The bad thing about AVs is that they have a significant response time. We talked about that before in a paper (check it here). At the moment I’m writing, there are companies still deploying their defenses (example here). The impact of time over AVs can be clearly seen in this case by using our analysis platform. As it saves the Virustotal report from the submission time, we can compare the initial detection rate (shown below) with the current one (shown above).
Talking about detection, this attack incident also showcases our claim for more personalized threat detection, more specifically regarding Machine Learning systems. We have been demonstrating that distinct models have distinct bias and this can be clearly seen in this case. In our analysis platform, we have a classifier trained with distinct bias, mainly due to the nature of the malware samples in the training set: Brazilian and World samples. Each one of them is more suitable for a distinct task. In a past analysis of a ransomware sample (check it here).
But now, for Solarwinds’ samples, the situation is the opposite. Only those same classifiers would be able to detect them. Mainly because the characteristics of these samples match the ones those classifiers are used to see in the BR setting. So, please, more diversity in the models!

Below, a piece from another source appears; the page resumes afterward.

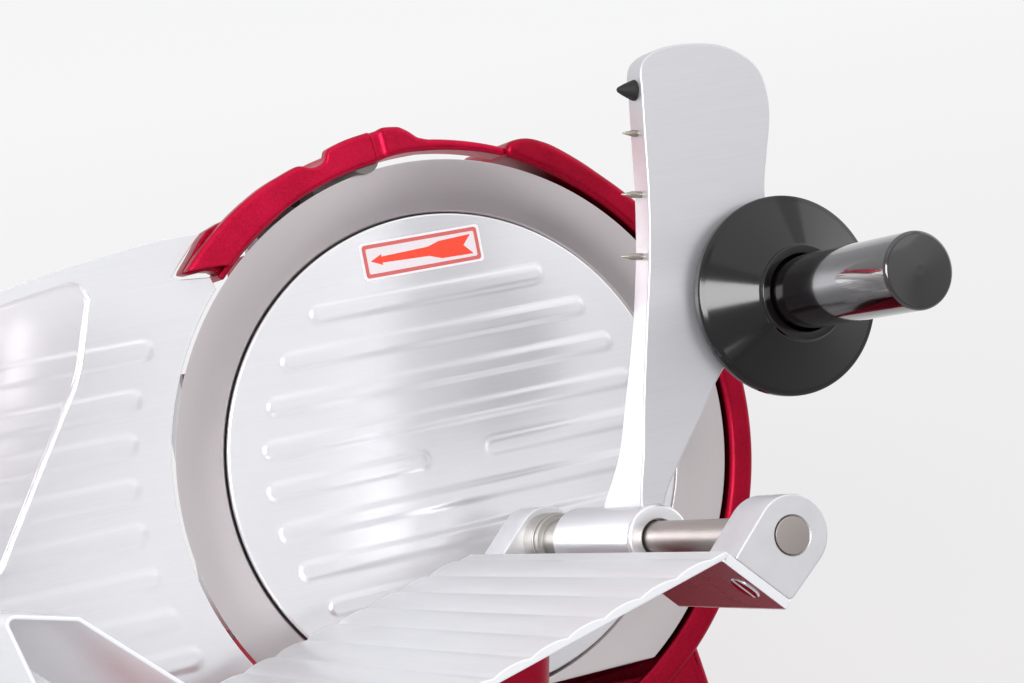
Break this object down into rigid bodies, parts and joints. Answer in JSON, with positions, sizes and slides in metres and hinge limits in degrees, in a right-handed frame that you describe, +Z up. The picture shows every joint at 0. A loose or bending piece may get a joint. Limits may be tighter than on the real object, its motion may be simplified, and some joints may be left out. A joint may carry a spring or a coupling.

At this point, I was expecting to talk about the sample’s execution, but it happens that they did not produce anything meaningful in our sandbox. When it happens, I often check other solutions to confirm that it was not a sandbox bug. By checking Joebox (report here) We notice that the “Program does not show much activity”. Maybe due to stalling code? It seems the case, according to this. At SECRET, we LOVE automated dynamic analysis, but this case shows that it is not perfect (even though our research goal is to make it each time better).
Well, so let’s focus on static analysis instead. All samples are DLLs compiled from .Net. This might be bad or good. The bad side. If you open it in IDA without any extension, you can’t get much information, since the DLL entry point only jumps to the external runtime handler.
The good side is that .Net binaries can be easily decompiled. So let’s dive into it! Since repeating tasks is boring, I randomly chose one of the payloads to take a better look. As figure below shows, reading code helps a lot, we can identify interesting functions by their name. But that’s not that easy: As you can notice, many strings are obfuscated.
If we dive a little bit more into the obfuscation routine, we discover that what happens in the end is that strings are encoded as b ase64 and thus compressed (deflated). To decode them, the application inflate the data and decode the base64 string. The decoder is present in the application.
I’d like to have a plugin/extension to automatically decode this for me. I really don’t know if this is available on the tool that I used (dnspy). Anyway, I wrote my own decoder. In the above case, the actually retrieved parameters were the following:
Now, we can just repeat this procedure to all other encoded strings and start building the malware puzzle. From here to the end, it is hard to say something new about these samples, they were already extensively analyzed in other blogs/sites/reports, so I will stop here. If you are interested in something else, just let us know!